Posted By Mark Haas CMC FIMC, Thursday, November 27, 2008
Updated: Sunday, December 14, 2008
I have a pretty good professional and personal networks. They provide a good way to refer work to others and receive referrals as well. How can I move my network up a notch?

First, be clear (this means writing it down) what you think is the goal of your network(s). People use them in different ways and the "next step" could be different for each network objective.

Objectives could include referral targets, useful to you because companies will come to you because you can always find the right consultant (if it isn't you). A network can also provide you leads, assuming you are clear about what type of leads you seek and those in your network are clear about your needs. There is also a network of people who can provide you technical, market or trend information when you don't need expertise, per se, in the form of a consultant. There is a use for a parallel network where you are the source for information, be it for media, government, nonprofit or other "non consulting" entities, for whom your expertise is valuable.

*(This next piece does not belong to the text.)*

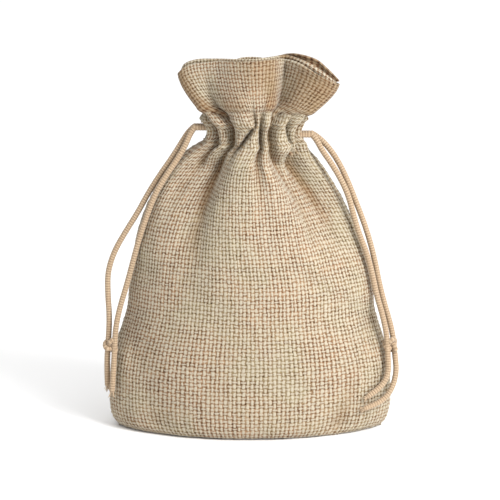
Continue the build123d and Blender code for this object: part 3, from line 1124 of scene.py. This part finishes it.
def joined(first, second):
    """Two sets of points, faces and painted light as one."""
    faces = first[1] + [tuple(i + len(first[0]) for i in face) for face in second[1]]
    return np.concatenate([first[0], second[0]]), faces, np.concatenate([first[2], second[2]])


def cord_piece(name, node, body, tube):
    """One piece of cord that stands for a CAD node."""
    points, faces, painted_crest_light = tube
    piece = make_mesh(name, points, faces)
    layer = piece.data.attributes.new("painted_crest_light", "FLOAT", "POINT")
    layer.data.foreach_set("value", painted_crest_light)
    piece.data.materials.append(CORD_LOOK)
    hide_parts(node)
    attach(piece, body)
    return piece


for node, at in KNOTS.items():
    side = node.split("_")[0]
    tube = braided_tube(knot_line(at, KNOT_SIZE, KNOT_TILT), KNOT_CORD, closed=True)
    cord_piece(node + "_cord", node, side + "_cord_pair", tube)

for seed, (node, route) in enumerate(ROUTES.items()):
    side = node.split("_")[0]
    line = route_line(node, route)
    pivot = PIVOTS[side]
    start = np.array([pivot[0], route[0][1], pivot[2]])
    whole = reach_back(np.concatenate([[start], line]), 0.9)
    tube = joined(braided_tube(whole, CORD / 2), frayed_end(even_line(whole, CORD_SPACING), seed))
    piece = cord_piece(node + "_cord", node, side + "_cord_pair", tube)

for side, pivot in PIVOTS.items():
    tube = braided_tube(channel_loop(pivot), CORD / 2)
    cord_piece(side + "_loop_cord", side + "_cord_loop", "root", tube)


# ---------------------------------------------------------------- stitches

def stitch_row(name, node, z):
    """Row of stitches round the neck, each dipping into the cloth at both ends."""
    points = []
    faces = []
    for grid, out in ((front_grid, 1), (back_grid, -1)):
        fine = finer(grid, COARSE)
        normal = grid_normals(fine) * out
        middle = fine.shape[1] // 2
        row = FLOOR_ROWS * COARSE + int(np.argmin(abs(fine[FLOOR_ROWS * COARSE:, middle, 2] - z)))
        columns = np.arange(fine.shape[1])
        for first in np.arange(2, fine.shape[1] - 5, STITCH_PITCH):
            spots = np.linspace(first, first + STITCH_REACH, 7)
            line = np.stack([np.interp(spots, columns, fine[row, :, i]) for i in range(3)], axis=1)
            lift = np.stack([np.interp(spots, columns, normal[row, :, i]) for i in range(3)], axis=1)
            rise = 0.36 * np.sin(np.linspace(0, math.pi, len(spots))) - 0.10
            dash, rings = plain_tube(line + lift * rise[:, None], THREAD_RADIUS, 8)
            base = sum(len(p) for p in points)
            points.append(dash)
            faces += [tuple(base + i for i in ring) for ring in rings]
    piece = make_mesh(name, np.concatenate(points), faces)
    piece.data.materials.append(THREAD)
    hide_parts(node)
    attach(piece, "root")


stitch_row("lower_stitches", "lower_channel_stitches", 114.5)
stitch_row("upper_stitches", "upper_channel_stitches", 122.5)

# The seams inside keep their CAD shapes
for seam in ("left", "right", "bottom"):
    for node, look in ((seam + "_seam_stitches", THREAD), (seam + "_seam_allowance", BURLAP)):
        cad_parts[node].data.materials.clear()
        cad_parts[node].data.materials.append(look)


# ---------------------------------------------------------------- floor and light

def plain_material(name, color, rough):
    """Material of one colour."""
    n = Nodes(name)
    shader = n.add("ShaderNodeBsdfPrincipled")
    n.feed(shader, "Base Color", color)
    n.feed(shader, "Roughness", rough)
    n.feed(shader, "Specular IOR Level", 0.1)
    out = n.add("ShaderNodeOutputMaterial")
    n.tree.links.new(shader.outputs[0], out.inputs[0])
    return n.material


def add_floor():
    """Large pale floor."""
    size = 3000.0
    corners = [(-size, -size, 0), (size, -size, 0), (size, size, 0), (-size, size, 0)]
    floor = make_mesh("floor", corners, [(0, 1, 2, 3)], smooth=False)
    floor.data.materials.append(plain_material("pale_floor", (0.97, 0.97, 0.97, 1), 0.9))


def add_light(name, place, aim, size, power):
    """Square soft light."""
    data = bpy.data.lights.new(name, "AREA")
    data.size = size * MM
    data.energy = power
    lamp = bpy.data.objects.new(name, data)
    bpy.context.scene.collection.objects.link(lamp)
    lamp.location = Vector(place) * MM
    direction = Vector(place) - Vector(aim)
    lamp.rotation_euler = direction.to_track_quat("Z", "Y").to_euler()


def add_sun(strength):
    """Very soft light from above that is even over the whole floor."""
    data = bpy.data.lights.new("overhead", "SUN")
    data.energy = strength
    data.angle = math.radians(120)
    lamp = bpy.data.objects.new("overhead", data)
    bpy.context.scene.collection.objects.link(lamp)
    lamp.rotation_euler = (math.radians(18), math.radians(14), 0)


def add_world(strength):
    """Even white light from all round."""
    world = bpy.data.worlds.new("studio")
    world.use_nodes = True
    world.node_tree.nodes["Background"].inputs[0].default_value = (1, 1, 1, 1)
    world.node_tree.nodes["Background"].inputs[1].default_value = strength
    bpy.context.scene.world = world


add_floor()
add_light("key", (560, -560, 560), (0, 0, 70), 340, 9.5)
add_sun(1.9)
add_world(0.48)
bpy.context.scene.view_settings.view_transform = "Standard"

Tip: Given list of your objectives, name five people for each objective that come to mind immediately as the people who could help you or be helped by you. If you can't come up with five, do a little research or ask others in your current networks who they consider their dream team of advisers and contacts they want to be in their networks. These should be people you wouldn't normally consider in your network; they would be more visible, moreinfluential, and more in need of your services or information.

Pick only one off the list and contact them with a few ideas of how you could work together. Spend a few weeks developing this new addition to your network and evaluate your approach to growing your connections. Every few weeks (your pace may vary), pick another person and work them into your network. Based on this success, reevaluate the others on your network and recalibrate how helpful you can be or they can help you.